EXERCISE INPUTS start

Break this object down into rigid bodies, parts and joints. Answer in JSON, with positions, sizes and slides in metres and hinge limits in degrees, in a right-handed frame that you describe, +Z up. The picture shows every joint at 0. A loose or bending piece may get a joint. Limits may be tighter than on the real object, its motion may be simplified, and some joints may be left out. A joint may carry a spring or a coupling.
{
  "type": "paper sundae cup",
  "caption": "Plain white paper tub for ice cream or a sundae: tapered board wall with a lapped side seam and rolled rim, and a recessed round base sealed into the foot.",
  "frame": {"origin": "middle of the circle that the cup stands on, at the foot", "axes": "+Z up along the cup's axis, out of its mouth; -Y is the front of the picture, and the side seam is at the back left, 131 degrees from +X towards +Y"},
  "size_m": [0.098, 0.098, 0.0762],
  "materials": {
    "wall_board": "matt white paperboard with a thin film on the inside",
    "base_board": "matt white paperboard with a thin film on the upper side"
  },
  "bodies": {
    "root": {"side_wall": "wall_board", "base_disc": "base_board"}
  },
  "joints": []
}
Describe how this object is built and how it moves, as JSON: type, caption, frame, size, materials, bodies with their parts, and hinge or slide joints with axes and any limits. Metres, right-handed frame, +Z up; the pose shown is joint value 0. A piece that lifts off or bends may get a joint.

EXERCISE INPUTS end

_GIVEN EXERCISE_:
Give all the entries again exactly; leave none out.

_ANSWER BELOW_:
Break this object down into rigid bodies, parts and joints. Answer in JSON, with positions, sizes and slides in metres and hinge limits in degrees, in a right-handed frame that you describe, +Z up. The picture shows every joint at 0. A loose or bending piece may get a joint. Limits may be tighter than on the real object, its motion may be simplified, and some joints may be left out. A joint may carry a spring or a coupling.
{
  "type": "paper sundae cup",
  "caption": "Plain white paper tub for ice cream or a sundae: tapered board wall with a lapped side seam and rolled rim, and a recessed round base sealed into the foot.",
  "frame": {"origin": "middle of the circle that the cup stands on, at the foot", "axes": "+Z up along the cup's axis, out of its mouth; -Y is the front of the picture, and the side seam is at the back left, 131 degrees from +X towards +Y"},
  "size_m": [0.098, 0.098, 0.0762],
  "materials": {
    "wall_board": "matt white paperboard with a thin film on the inside",
    "base_board": "matt white paperboard with a thin film on the upper side"
  },
  "bodies": {
    "root": {"side_wall": "wall_board", "base_disc": "base_board"}
  },
  "joints": []
}
Describe how this object is built and how it moves, as JSON: type, caption, frame, size, materials, bodies with their parts, and hinge or slide joints with axes and any limits. Metres, right-handed frame, +Z up; the pose shown is joint value 0. A piece that lifts off or bends may get a joint.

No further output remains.